We talked a little bit today at SMB15 about getting over legal hurdles within a company in order to use social media, and how to convince decision-makers - the legal department - that it’s worth it.
A lot of great points were made, however there’s one piece of the conversation they left out, and one that I feel is really important (and should be considered first) when approaching this process internally.
You first have to have a legal structure that has considered social media before you talk about jumping over hurdles.
We work with a few clients in the higher ed space, which, in case you didn’t know, has legal walls and red tape up the wazoo. We’re often confronted with the “legal department” problem, and if it doesn’t completely stop the process, it’s a cause for major hesitation.
What I continually say to these clients and anyone in this position is:
- Your current legal system has not considered social media as part of the business, therefore, it hasn’t considered it as something that needs stipulations.
- The first reaction to something that is not currently built into the legal framework of an organization is to say no to it.
- It usually follows that the way it is handled is on a case-by-case basis with the attempt to fit it somewhere into this system that was not built to support it.
- Therefore, your first order of business is to sit down as a team to decide on how social media fits into your organization, and what legal framework needs to put into place to support that effort.

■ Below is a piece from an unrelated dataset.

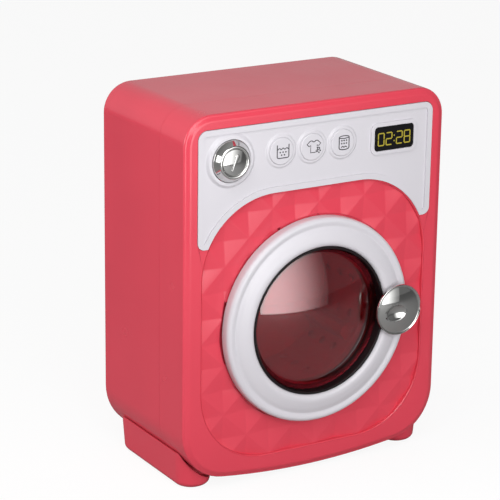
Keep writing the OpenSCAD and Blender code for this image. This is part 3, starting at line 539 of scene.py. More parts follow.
@dataclass(frozen=True)
class Softbox:
    """A rectangular studio lamp that faces the toy.

    Attributes:
        name: the lamp's name.
        azimuth: degrees from straight in front, to the right.
        elevation: degrees above level.
        distance: metres from the toy.
        size: width and height in metres.
        power: watts.
        fade: share of its width over which its cloth darkens to one side.
        darkest: share of its light that the cloth passes there.
    """

    name: str
    azimuth: float
    elevation: float
    distance: float
    size: Pair
    power: float
    fade: float = 0.0
    darkest: float = 0.05

    def build(self, target: Vector) -> None:
        """Adds the lamp, turned to a target.

        Args:
            target: what it faces, in metres.
        """
        back = direction(self.azimuth, self.elevation)
        data = bpy.data.lights.new(self.name, "AREA")
        data.shape = "RECTANGLE"
        data.size, data.size_y = self.size
        data.energy = self.power
        lamp = bpy.data.objects.new(self.name, data)
        bpy.context.scene.collection.objects.link(lamp)
        lamp.location = target + back * self.distance
        lamp.rotation_euler = back.to_track_quat("Z", "Y").to_euler()
        if self.fade:
            self._shade_cloth(data)

    def _shade_cloth(self, data: bpy.types.Light) -> None:
        """Darkens the lamp's front cloth towards one side.

        Args:
            data: the lamp's data.
        """
        data.use_nodes = True
        tree = data.node_tree
        tree.nodes.clear()
        place = add_node(tree, "ShaderNodeNewGeometry").outputs["Parametric"]
        parts = add_node(tree, "ShaderNodeSeparateXYZ", {"Vector": place})
        level = mapped(tree, parts.outputs["X"], (1 - self.fade, 1.0), (1.0, self.darkest),
                       interpolation_type="SMOOTHSTEP")
        glow = add_node(tree, "ShaderNodeEmission", {"Strength": level})
        add_node(tree, "ShaderNodeOutputLight", {"Surface": glow.outputs["Emission"]})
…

Blog posts should not have a 2-week approval process just because legal is trying to determine how those blog posts should be considered with a system that has, until then, only support traditional pieces of marketing content or media. It should have a 2-week approval process (which, by the way, makes your blog posting obsolete, but that’s another issue) only after legal has set out rules and regulations that govern the use of social media within the organization.

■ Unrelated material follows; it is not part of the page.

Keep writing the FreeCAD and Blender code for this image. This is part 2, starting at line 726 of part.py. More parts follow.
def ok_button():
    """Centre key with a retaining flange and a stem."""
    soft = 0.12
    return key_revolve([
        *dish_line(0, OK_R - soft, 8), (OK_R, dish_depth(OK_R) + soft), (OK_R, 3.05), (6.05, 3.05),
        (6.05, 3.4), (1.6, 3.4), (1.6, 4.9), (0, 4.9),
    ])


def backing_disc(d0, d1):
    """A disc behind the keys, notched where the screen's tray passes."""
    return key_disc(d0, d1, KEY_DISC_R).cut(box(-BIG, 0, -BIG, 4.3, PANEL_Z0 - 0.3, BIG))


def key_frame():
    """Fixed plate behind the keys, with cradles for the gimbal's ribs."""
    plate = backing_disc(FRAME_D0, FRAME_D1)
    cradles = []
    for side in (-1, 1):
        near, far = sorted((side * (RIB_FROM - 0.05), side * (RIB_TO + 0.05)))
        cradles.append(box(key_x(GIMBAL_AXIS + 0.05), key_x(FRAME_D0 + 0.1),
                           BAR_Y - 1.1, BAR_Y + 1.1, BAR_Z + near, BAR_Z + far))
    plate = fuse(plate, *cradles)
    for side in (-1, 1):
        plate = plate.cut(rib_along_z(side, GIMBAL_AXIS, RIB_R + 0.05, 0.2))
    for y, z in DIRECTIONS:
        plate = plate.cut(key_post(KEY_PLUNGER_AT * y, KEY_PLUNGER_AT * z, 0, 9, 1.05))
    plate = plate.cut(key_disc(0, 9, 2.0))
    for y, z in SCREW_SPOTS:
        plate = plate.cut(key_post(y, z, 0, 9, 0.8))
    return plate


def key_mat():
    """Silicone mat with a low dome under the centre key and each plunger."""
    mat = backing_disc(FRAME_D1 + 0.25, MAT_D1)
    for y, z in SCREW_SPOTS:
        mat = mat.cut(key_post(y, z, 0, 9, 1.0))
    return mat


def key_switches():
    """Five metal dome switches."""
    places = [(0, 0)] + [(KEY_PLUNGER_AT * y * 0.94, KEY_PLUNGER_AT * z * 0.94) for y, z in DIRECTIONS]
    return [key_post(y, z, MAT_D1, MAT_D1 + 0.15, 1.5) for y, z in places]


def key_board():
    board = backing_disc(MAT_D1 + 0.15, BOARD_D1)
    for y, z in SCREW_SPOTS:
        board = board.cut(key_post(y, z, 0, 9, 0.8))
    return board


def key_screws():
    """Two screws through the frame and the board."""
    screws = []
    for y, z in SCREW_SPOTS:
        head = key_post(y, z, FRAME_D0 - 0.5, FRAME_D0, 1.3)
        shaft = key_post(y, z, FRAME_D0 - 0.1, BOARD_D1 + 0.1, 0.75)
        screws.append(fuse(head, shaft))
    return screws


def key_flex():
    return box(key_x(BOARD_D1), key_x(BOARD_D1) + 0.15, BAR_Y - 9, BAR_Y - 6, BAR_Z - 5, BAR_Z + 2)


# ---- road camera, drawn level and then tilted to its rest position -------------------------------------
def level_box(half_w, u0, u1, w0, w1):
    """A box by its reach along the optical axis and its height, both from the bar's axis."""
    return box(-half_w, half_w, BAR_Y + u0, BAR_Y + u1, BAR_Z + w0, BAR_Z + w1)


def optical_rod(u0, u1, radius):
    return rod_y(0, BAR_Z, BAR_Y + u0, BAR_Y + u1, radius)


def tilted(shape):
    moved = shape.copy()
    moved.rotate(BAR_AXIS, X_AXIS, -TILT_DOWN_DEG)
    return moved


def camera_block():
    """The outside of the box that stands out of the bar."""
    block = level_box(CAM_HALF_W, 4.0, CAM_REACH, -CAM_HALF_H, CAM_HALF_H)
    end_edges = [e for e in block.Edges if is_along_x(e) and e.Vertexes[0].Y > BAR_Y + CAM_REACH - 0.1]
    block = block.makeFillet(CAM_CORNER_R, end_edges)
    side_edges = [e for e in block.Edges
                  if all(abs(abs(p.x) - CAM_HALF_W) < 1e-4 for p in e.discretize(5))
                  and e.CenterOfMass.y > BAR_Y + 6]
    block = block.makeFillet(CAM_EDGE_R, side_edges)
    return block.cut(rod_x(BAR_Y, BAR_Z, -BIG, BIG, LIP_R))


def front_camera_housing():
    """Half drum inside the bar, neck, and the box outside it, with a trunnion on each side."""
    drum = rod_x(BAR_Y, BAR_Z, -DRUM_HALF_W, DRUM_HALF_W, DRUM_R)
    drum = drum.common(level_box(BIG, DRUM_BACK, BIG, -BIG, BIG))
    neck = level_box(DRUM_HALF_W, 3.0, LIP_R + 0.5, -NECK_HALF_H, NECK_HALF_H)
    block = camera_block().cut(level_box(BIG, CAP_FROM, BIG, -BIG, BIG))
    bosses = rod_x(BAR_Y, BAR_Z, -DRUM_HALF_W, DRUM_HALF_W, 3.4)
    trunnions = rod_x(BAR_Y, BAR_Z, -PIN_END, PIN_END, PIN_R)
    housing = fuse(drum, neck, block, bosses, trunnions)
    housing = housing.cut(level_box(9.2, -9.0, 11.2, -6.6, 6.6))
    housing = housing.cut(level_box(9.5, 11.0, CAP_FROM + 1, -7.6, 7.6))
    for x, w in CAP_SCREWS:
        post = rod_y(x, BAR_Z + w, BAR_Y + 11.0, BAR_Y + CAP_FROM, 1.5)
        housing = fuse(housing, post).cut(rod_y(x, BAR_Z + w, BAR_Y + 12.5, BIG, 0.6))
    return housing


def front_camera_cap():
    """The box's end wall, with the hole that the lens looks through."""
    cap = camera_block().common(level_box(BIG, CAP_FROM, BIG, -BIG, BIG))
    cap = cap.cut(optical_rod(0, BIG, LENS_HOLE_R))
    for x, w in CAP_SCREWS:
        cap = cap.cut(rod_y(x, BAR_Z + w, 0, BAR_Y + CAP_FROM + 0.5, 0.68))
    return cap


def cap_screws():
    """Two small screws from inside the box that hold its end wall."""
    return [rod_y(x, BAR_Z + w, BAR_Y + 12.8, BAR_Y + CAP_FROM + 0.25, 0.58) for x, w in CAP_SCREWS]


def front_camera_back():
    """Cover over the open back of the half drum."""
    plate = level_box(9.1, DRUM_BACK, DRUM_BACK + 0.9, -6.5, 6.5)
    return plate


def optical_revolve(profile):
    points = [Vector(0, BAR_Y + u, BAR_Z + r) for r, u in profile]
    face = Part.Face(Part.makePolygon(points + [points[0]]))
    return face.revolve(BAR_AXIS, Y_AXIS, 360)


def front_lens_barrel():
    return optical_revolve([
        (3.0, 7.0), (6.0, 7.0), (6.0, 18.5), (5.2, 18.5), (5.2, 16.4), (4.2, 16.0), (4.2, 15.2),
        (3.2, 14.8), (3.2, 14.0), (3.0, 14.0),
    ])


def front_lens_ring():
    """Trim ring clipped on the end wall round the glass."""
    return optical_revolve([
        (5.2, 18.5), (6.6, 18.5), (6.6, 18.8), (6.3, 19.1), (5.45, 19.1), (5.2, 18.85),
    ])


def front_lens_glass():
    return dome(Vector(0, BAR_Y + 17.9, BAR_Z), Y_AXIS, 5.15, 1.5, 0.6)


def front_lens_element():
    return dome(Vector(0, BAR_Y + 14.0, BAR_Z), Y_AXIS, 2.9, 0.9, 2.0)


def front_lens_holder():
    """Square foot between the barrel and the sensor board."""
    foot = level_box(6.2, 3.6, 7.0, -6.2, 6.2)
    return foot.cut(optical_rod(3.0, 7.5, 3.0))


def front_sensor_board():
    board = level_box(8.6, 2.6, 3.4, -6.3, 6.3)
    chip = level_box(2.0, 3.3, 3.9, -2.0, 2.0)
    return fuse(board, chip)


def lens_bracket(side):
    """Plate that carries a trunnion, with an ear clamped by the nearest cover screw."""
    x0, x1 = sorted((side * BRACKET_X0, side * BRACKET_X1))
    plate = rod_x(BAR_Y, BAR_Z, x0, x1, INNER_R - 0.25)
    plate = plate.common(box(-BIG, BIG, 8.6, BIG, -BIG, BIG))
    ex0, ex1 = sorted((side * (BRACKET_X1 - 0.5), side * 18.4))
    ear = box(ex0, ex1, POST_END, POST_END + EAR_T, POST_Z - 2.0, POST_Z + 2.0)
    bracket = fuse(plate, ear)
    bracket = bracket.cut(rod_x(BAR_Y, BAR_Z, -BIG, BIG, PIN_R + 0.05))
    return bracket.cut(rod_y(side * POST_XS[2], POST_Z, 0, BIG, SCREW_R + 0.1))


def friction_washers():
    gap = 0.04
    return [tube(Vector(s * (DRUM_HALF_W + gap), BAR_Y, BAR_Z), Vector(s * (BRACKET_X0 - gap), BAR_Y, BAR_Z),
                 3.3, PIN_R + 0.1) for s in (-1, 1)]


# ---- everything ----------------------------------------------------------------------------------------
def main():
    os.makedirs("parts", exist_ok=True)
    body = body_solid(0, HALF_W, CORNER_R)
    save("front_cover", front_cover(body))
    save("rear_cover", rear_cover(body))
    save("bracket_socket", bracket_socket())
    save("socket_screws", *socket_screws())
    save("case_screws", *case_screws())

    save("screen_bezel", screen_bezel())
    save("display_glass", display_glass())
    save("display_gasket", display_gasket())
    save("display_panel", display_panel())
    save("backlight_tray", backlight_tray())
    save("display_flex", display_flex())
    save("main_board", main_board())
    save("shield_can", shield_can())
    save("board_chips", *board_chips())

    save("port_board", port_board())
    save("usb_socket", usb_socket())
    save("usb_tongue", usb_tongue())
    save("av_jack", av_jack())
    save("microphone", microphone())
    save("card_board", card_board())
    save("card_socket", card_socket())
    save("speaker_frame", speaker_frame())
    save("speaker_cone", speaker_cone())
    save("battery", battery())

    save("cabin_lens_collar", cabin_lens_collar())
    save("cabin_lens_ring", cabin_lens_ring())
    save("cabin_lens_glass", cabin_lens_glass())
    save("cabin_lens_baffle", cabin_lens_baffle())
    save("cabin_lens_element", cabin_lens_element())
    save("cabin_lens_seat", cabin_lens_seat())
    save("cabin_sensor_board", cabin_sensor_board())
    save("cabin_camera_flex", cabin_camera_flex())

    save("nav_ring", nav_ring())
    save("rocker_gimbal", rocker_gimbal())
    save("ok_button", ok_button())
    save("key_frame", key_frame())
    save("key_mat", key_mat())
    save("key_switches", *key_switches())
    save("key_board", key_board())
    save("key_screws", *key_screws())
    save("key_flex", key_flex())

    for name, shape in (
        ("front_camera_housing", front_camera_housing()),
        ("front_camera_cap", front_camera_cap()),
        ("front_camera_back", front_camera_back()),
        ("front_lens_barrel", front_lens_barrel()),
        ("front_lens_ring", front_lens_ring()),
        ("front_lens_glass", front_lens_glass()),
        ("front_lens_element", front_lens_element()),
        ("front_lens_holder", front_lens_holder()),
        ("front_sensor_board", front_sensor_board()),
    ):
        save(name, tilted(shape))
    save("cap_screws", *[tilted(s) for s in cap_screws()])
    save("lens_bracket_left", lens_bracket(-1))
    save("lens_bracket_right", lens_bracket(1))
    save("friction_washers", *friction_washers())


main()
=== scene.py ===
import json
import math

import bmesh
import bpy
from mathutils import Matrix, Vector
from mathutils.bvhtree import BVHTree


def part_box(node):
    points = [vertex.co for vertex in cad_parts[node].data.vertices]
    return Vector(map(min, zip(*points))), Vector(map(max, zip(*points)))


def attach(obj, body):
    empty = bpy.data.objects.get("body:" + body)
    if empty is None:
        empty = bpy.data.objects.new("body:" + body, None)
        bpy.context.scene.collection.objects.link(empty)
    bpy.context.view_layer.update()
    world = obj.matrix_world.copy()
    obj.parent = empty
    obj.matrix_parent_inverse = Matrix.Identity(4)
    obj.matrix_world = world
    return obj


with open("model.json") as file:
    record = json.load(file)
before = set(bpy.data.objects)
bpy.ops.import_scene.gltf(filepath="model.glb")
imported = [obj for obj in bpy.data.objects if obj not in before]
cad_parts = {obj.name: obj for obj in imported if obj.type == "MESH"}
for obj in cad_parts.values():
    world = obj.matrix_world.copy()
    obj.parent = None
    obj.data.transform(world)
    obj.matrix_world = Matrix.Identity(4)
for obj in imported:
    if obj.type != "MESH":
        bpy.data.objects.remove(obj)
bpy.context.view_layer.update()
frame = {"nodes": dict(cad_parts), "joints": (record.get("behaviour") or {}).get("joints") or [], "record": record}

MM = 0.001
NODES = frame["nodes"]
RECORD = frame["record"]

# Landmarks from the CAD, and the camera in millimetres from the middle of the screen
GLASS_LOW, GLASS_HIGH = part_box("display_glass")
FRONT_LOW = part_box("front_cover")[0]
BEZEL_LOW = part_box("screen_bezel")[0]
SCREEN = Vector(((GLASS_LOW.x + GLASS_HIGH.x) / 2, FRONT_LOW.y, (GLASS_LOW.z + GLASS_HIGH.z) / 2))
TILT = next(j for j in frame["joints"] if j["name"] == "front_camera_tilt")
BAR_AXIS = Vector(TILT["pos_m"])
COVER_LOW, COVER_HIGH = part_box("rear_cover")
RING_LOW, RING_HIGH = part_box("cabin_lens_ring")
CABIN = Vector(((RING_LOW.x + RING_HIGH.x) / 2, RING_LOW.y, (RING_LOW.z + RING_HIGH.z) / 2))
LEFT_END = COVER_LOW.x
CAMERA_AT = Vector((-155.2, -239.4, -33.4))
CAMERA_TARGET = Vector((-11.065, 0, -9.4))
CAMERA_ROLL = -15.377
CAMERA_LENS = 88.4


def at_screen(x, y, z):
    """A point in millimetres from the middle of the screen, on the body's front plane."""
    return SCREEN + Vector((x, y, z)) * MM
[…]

Social media needs to be accepted as a business process, and built into the legal system before you can begin to have the right conversations about what’s legally working and what’s not.
Don’t just try to cram a social media program into your existing legal structure. Push legal to update that legal structure to support your social media program. If it means making a separate argument for social media just for legal, so be it.
The important thing is to make legal an important part of the social media integration process of your organization from the get-go. Don’t wait until you reach your first hurdle.